→ PROBLEM STATEMENT
Copy out exactly the lines from the first line of the material below through the line containing "BASE_Z = 0.0", and nothing beyond them.

→ SOURCE DATA
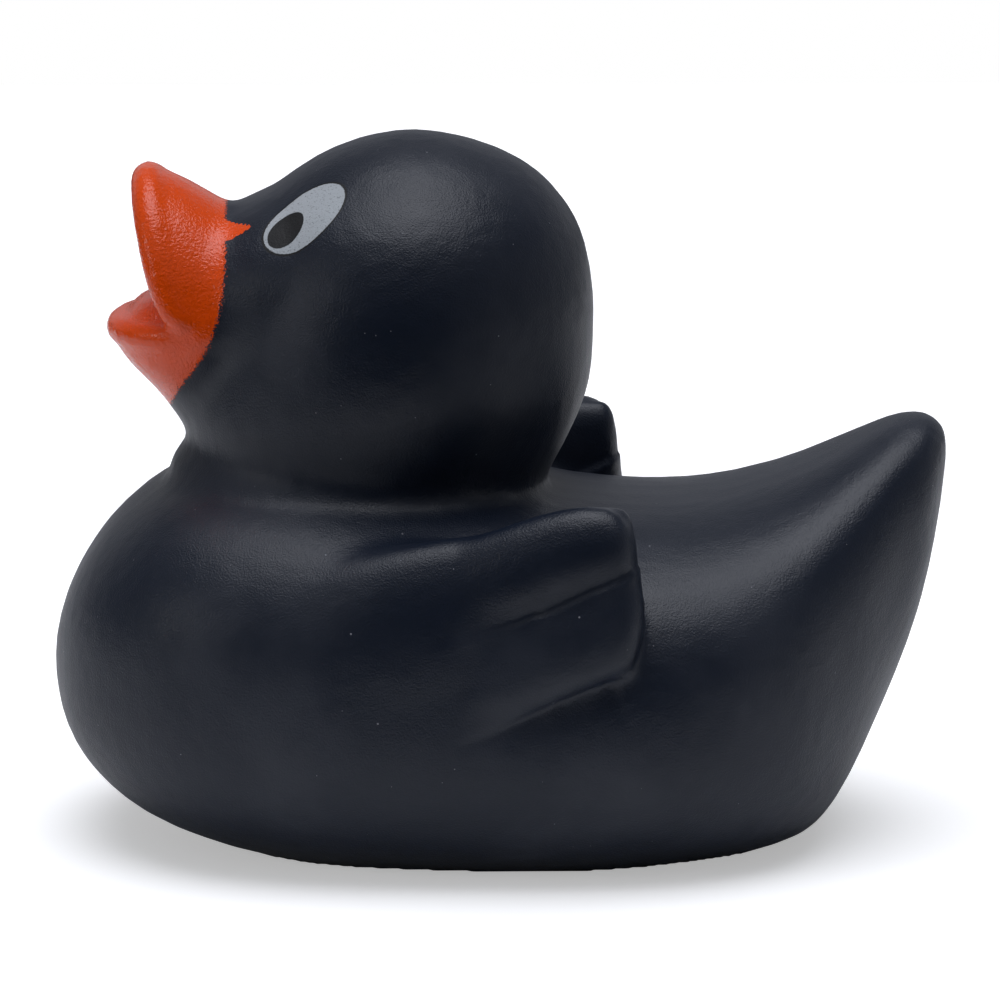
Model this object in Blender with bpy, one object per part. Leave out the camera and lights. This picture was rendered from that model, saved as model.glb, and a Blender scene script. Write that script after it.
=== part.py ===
"""A bath duck, moulded in one piece: a hollow vinyl skin with a head, an open bill, two wings and a tail.

The duck looks along -X and stands on the XY plane, +Z up. The mould parts on the plane Y = 0.
Sizes are in millimetres here and are turned to metres where a mesh is made.
"""

import math

import bmesh
import bpy
from mathutils import Vector

MM = 0.001

# The hollow skin
WALL = 2.4
VENT_DIAMETER = 3.0
VENT_X = 2.0
BASE_Z = 0.0

# Fineness of the skin and of the hollow
CORE_GRAIN = 0.6
CORE_SOFTENING = 18
SKIN_GRAIN = 0.35
SKIN_SOFTENING = 5
SKIN_TRIANGLES = 9000
HOLLOW_GRAIN = 1.0
HOLLOW_SOFTENING = 3
HOLLOW_TRIANGLES = 2000

# Fineness of the forms that run together in the skin
RIB_STEPS = 6
RIB_POINTS = 64
LOBE_POINTS = 40
ARCH_STEPS = 5
ARCH_POINTS = 36
ROUND_POINTS = 32

# A rib of the body or the head: the two ends of its chord in the plane Y = 0, each (x, z),
# and its half width
BODY_RIBS = [
    ((-44.6, 17.8), (-44.6, 17.8), 0.0),
    ((-42.7, 25.4), (-42.9, 10.2), 10.5),
    ((-37.7, 32.3), (-37.8, 4.4), 18.5),
    ((-30.2, 36.8), (-30.0, 0.6), 24.5),
    ((-18.0, 38.4), (-19.0, -1.9), 28.0),
    ((-4.0, 37.0), (-6.0, -2.8), 29.0),
    ((8.0, 34.2), (7.0, -2.8), 29.0),
    ((19.0, 33.8), (18.0, -1.9), 27.5),
    ((28.0, 35.9), (26.8, -0.8), 23.5),
    ((35.0, 39.2), (32.3, 1.8), 17.5),
    ((40.0, 41.6), (37.4, 11.0), 11.5),
    ((43.3, 41.6), (42.1, 23.5), 6.5),
    ((44.6, 38.0), (44.6, 38.0), 0.0),
]
BODY_FULLNESS = (2.6, 2.5)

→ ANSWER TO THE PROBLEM
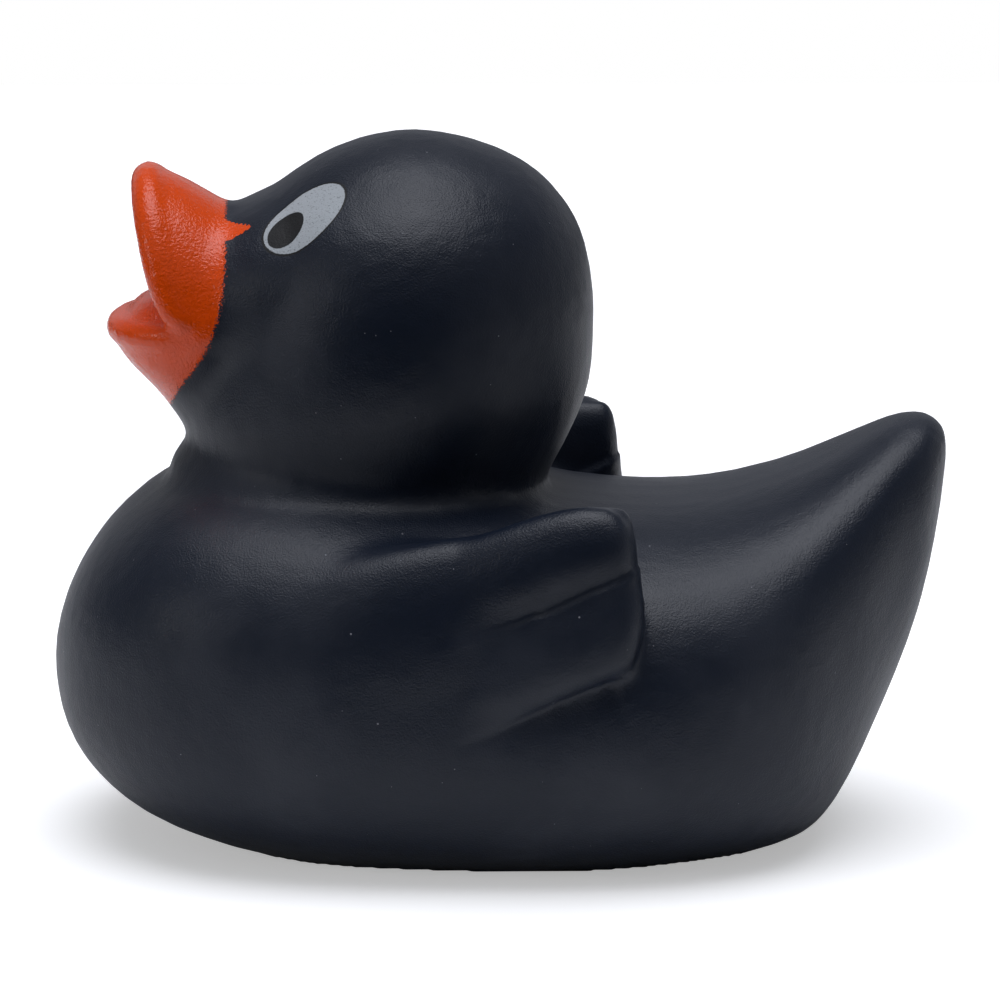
Model this object in Blender with bpy, one object per part. Leave out the camera and lights. This picture was rendered from that model, saved as model.glb, and a Blender scene script. Write that script after it.
=== part.py ===
"""A bath duck, moulded in one piece: a hollow vinyl skin with a head, an open bill, two wings and a tail.

The duck looks along -X and stands on the XY plane, +Z up. The mould parts on the plane Y = 0.
Sizes are in millimetres here and are turned to metres where a mesh is made.
"""

import math

import bmesh
import bpy
from mathutils import Vector

MM = 0.001

# The hollow skin
WALL = 2.4
VENT_DIAMETER = 3.0
VENT_X = 2.0
BASE_Z = 0.0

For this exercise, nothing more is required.